Fortunately, Rust has raw strings, in which no escape character is recognized. The syntax of a raw string is r"…".

Also, you can also put double quotes in a raw string if you need it, by using a pound sign to the double quote delimeters:

#![allow(unused)]
fn main() {
   let s = r#"This is a string with some "quotes" in it"#;
}

But what if you need to put a double quote followed by a pound sign ("#) in the raw string? This is easy, you can change the start and end marker and increase the number of pound signs provided they match:

#![allow(unused)]
fn main() {
   let s = r###"You need a quote + 3 pound signs to end the string"###;
   let t = r###"You can put "## inside without any problem!"###;
}

Writing the extract_names() function

Using the .find_iter() method on a regex::Regex object, you can iterate over the matches found in the input string as shown in the following example which displays all sequences of uppercase characters (with at least two of them) found in the file "text.txt":

fn main() {
    // Read the content of the "text.txt" file into variable s
    let s: String = std::fs::read_to_string("text.txt").unwrap(); 
    // Match at least two consecutive uppercase character
    let re = regex::Regex::new(r#"\p{Uppercase}{2,}"#).unwrap();
    println!("All uppercase sequences found:");
    for m in re.find_iter(&s) {
        // Inside the loop m is a regex::Match, which as a .as_str() method
        println!("  - {}", m.as_str());
    }
}

Exercise 2.a: write a function with signature fn extract_names(s: &str) -> Vec<String> which returns all plausible names in a string.

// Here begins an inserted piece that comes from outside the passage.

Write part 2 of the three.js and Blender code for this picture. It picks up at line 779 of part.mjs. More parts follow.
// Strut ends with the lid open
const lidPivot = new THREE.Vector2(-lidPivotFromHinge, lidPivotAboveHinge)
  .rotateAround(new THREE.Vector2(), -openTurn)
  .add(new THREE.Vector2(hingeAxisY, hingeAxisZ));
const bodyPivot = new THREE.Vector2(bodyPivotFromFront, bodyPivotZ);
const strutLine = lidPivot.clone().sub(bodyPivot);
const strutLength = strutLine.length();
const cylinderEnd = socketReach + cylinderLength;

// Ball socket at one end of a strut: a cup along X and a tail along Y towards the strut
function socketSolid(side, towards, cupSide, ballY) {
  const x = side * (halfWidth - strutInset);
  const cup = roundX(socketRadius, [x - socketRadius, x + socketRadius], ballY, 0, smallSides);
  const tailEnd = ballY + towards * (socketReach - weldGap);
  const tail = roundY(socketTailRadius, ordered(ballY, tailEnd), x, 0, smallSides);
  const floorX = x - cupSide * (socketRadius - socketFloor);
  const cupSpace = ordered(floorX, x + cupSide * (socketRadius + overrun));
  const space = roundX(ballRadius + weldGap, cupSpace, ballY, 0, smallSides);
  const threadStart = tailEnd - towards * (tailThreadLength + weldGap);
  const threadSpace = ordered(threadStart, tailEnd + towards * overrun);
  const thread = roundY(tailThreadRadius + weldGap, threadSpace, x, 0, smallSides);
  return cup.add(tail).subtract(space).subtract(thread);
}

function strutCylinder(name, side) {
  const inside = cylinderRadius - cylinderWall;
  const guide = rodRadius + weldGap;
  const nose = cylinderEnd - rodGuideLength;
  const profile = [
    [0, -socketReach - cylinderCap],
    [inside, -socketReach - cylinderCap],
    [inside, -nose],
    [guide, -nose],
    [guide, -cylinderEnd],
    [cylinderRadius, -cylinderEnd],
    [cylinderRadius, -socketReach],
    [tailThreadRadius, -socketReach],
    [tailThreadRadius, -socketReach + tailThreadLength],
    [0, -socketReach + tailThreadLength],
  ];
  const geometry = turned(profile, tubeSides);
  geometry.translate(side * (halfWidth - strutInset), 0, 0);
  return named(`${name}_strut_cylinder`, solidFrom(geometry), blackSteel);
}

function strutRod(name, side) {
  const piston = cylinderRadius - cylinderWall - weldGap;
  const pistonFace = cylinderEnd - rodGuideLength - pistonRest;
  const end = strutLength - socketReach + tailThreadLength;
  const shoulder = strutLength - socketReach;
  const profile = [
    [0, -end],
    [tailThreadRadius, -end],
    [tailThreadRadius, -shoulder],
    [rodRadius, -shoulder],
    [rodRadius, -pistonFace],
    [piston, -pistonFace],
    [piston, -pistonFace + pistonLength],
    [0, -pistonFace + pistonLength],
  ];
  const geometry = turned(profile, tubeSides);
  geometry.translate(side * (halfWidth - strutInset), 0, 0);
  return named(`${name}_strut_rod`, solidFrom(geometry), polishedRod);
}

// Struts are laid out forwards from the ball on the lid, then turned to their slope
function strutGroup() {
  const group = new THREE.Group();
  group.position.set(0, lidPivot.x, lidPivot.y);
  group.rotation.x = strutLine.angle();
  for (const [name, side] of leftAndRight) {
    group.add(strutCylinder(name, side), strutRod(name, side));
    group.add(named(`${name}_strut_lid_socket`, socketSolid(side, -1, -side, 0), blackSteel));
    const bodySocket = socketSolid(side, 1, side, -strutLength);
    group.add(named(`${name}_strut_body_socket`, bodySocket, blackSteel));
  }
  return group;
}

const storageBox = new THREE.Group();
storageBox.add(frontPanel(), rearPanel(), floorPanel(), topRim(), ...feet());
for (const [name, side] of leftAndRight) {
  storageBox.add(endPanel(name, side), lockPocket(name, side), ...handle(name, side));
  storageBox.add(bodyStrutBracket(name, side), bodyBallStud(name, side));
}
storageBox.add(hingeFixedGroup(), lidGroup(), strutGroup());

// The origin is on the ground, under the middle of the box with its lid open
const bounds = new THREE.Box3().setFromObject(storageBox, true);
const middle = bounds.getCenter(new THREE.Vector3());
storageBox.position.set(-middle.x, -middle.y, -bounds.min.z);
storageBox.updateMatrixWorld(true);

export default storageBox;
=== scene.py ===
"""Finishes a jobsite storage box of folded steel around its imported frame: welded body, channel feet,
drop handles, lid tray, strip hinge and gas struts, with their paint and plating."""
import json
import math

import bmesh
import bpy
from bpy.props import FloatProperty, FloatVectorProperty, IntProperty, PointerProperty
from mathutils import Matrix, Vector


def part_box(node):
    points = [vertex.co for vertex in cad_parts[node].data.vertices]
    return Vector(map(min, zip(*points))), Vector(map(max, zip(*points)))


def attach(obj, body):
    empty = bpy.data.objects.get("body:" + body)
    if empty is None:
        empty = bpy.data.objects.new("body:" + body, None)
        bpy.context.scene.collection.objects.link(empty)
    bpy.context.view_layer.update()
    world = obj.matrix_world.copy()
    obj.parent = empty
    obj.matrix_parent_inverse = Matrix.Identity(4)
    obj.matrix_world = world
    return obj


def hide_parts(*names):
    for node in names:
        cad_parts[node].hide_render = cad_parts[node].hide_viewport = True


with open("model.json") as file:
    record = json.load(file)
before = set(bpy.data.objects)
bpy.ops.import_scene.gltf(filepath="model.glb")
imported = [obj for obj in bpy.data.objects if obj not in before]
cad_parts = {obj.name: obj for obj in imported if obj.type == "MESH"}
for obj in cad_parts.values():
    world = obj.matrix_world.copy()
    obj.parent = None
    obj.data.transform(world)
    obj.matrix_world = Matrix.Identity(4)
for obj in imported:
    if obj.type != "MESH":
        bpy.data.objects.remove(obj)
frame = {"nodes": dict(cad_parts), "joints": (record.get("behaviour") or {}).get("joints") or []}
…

In this function, you will (those are mere suggestions, you are free to do it any other way you see fit):

  • create a re variable containing a Regex with the pattern seen above
  • create an empty vector (using vec![]) and store it into a mutable variable (this is the vector you will return at the end of the function)
  • iterate over re.find_iter() to find all the matches
  • on every match m you can call .as_str() to get a &str representing the text of the match (for example "John Doe"), that you can transform into a string using .to_owned() or String::from() (as usual)
  • push the String in the Vec<String> that you plan to return (.push() is the method you want to use)
  • return the vector

Try your function with the following main() function:

fn main() {
    let names = extract_names("Yesterday, John Doe met François Grüß in a tavern");
    println!("{names:?}");
}

Since String implements Debug, Vec<String> also implements Debug and can be displayed using the {:?} placeholder which is handy for debugging.

Deduplicating the names

Unfortunately, we may end up with duplicates. If a text contains the same name several times, it will be present several times in the output.

A vector is not really the best structure to represent a set of objects, like a set of names. We do not care about the order, only about the presence of a name.

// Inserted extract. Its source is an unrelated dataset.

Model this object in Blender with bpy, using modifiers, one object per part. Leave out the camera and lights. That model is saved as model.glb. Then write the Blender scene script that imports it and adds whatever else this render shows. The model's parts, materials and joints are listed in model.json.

Rust has a std::collections::HashSet<T> type in its standard library (std). Provided that you added a use std::collections::HashSet; near the beginning of your program, you can:

  • create a new HashSet<T> with HashSet::new()
  • insert an element in a set h with h.insert(element); nothing happens if the element is already present in the set
  • iterate over the elements of a set h like you did with a vector: for element in h { … } (if h is a HashSet<T>, element will be a &T in the loop)
  • display a HashSet<T> using {:?} as long as its element type T implements Debug

Exercise 2.b: make your extract_names() function return a HashSet<String> (instead of a Vec<String>).

Using the following main() function, you will see that there can be no duplicates:

fn main() {
    let names = extract_names("John Doe, François Grüß, John Doe");
    println!("{names:?}");
}

Returning the names in a page

Exercise 2.c: add a function with signature fn names(url: &str) -> Result<HashSet<String>, Error> which returns all plausible names in a web page.

Check your function by displaying the names present on "https://www.liberation.fr".


Extra: if you have more time

If you have more time, you can fix the name detector such that it accepts multipart names, such as "Jean-Pierre Elkabbach".